Tottington St. Anne’s Mothers’ Union began their May meeting in Church, with a service led by the Vicar. Having then transferred to the Parish Hall, everyone was welcomed with a glass of wine or fruit juice, to celebrate the Diamond Wedding Anniversary of Cynthia and Alan Bennett.

Margaret then conducted the business of the meeting, before announcing the Speaker, who really needed no introduction, our Vicar, Hugh.

His talk was entitled “A Day in the Life of…”. He began by saying how little people really know about the life of a clergyman, often being influenced by television programmes like ‘Father Ted’ and ‘The Vicar of Dibley’, rather than the more realistic ‘Rev’.

Hugh said he always wanted to be a Vicar, despite being brought up in a non-church going family. He did not know who his godparents were – and has had no contact with them. Despite this desire he was a normal mischievous lad.

He explained several terms which people found confusing. People are made a Deacon, Ordained a Priest, Consecrated a Bishop. There was no specific job description for his role.

He begins each day with prayer – a quiet time before commencing daily tasks. Apart from the set services in church, Hugh tries to fit in visits to everyone in Bury Hospice and other hospitals. He asks the patients if they would like him to pray with them – no-one has ever refused. Relatives also often derive comfort from this, especially if it is end of life care.

Hugh believes in being a visible presence in the community, taking every opportunity to interact with his parishioners, whether churchgoers or not, and encourage them to become a part of te church ‘family’. This may begin with a Baptism, welcoming families into church. When/if they become involved, he sees his role as an enabler, identifying skills that can be used to enhance the life of the parish.

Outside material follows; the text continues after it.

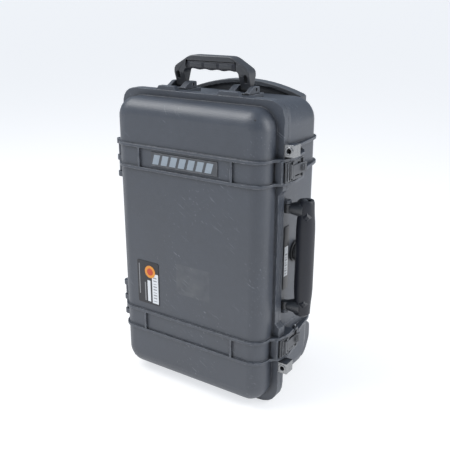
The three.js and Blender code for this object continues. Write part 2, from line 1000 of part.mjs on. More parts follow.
// An L of sheet steel over the padlock tab, with the padlock hole in its face.
function guard(z, faceY0, faceY1, sideY0, sideY1) {
  const z0 = z - guardHalfHeight;
  const z1 = z + guardHalfHeight;
  const face = block(rimHalfWidth + gap, guardOuterX, faceY0, faceY1, z0, z1);
  const side = block(guardOuterX - guardThickness, guardOuterX, sideY0, sideY1, z0, z1);
  const hole = cylinderY(padlockRadius, faceY0 - 1, faceY1 + 1, padlockX, z, 16);
  return join(face, side).subtract(hole);
}

["upper", "lower"].forEach((place, index) => {
  const z = guardCentres[index];
  add(
    "padlock_guard_lid_" + place,
    guard(z, guardFrontY, guardFrontY + guardThickness, guardFrontY, -gap / 2),
    "steel",
  );
  add(
    "padlock_guard_base_" + place,
    guard(z, guardBackY - guardThickness, guardBackY, gap / 2, guardBackY),
    "steel",
  );
});

// ---- Top handle --------------------------------------------------------------------------

function topHandleFrame() {
  const outline = outlineThrough([
    [-topHandleHalfWidth, topPivotZ],
    [-topHandleHalfWidth, topHandleTop - topShoulderDrop, 6],
    [-topHandleHalfWidth + topShoulderWidth, topHandleTop, 8],
    [topHandleHalfWidth - topShoulderWidth, topHandleTop, 8],
    [topHandleHalfWidth, topHandleTop - topShoulderDrop, 6],
    [topHandleHalfWidth, topPivotZ],
    [topLegInnerX, topPivotZ],
    [topLegInnerX, topGripUnderside - 2, 8],
    [-topLegInnerX, topGripUnderside - 2, 8],
    [-topLegInnerX, topPivotZ],
  ]);
  const half = topHandleThickness / 2;
  const slab = extrudeY(outline, topPivotY - half, topPivotY + half);
  const taper = [1, -1].map((side) =>
    extrudeX(
      outlineThrough([
        [topPivotY + side * topEyeRadius, topPivotZ - 12],
        [topPivotY + side * topEyeRadius, topPivotZ + 6],
        [topPivotY + side * (half + 0.5), topPivotZ + 22],
        [topPivotY + side * (half + 9), topPivotZ + 22],
        [topPivotY + side * (half + 9), topPivotZ - 12],
      ]),
      -beyond,
      beyond,
    ),
  );
  const legSlots = [1, -1].map((side) => {
    const x = side * (topHandleHalfWidth - 8);
    return extrudeY(
      roundedRectangle(x - 3, x + 3, topPivotZ + 10, topHandleTop - 28, 2.5),
      -beyond,
      beyond,
    );
  });
  const gripSeat = block(
    -topLegInnerX + 6,
    topLegInnerX - 6,
    -beyond,
    beyond,
    topGripUnderside - 10,
    topGripUnderside + topGripHeight,
  );
  const eyes = [1, -1].map((side) =>
    cylinderX(
      topEyeRadius,
      Math.min(side * topHandleHalfWidth, side * topLegInnerX),
      Math.max(side * topHandleHalfWidth, side * topLegInnerX),
      topPivotY,
      topPivotZ,
    ),
  );
  const bore = cylinderX(topPinRadius + gap, -beyond, beyond, topPivotY, topPivotZ, 14);
  return cut(join(cut(slab, ...taper, ...legSlots, gripSeat), ...eyes), bore);
}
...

Hugh quoted several times during his talk “The labourers are few but the harvest is ripe”, and [raising his hand], as an indication that he volunteered for tasks which may mean more work for himself, but which he considered important. He also considers himself a strategist – looking for opportunities to serve. His Royal Duties he considers a privilege, being able to serve Her Majesty and the wider Royal family.

His military duties, as Chaplain to various branches of ex-servicemen further enhances his overall role in this Parish and beyond. Hugh felt it to be ‘A joy to be in te whole spectrum of people’s lives.’

He was thanked by Dot Heaney for his most interesting talk, which gave us an insight into all that comprises his work.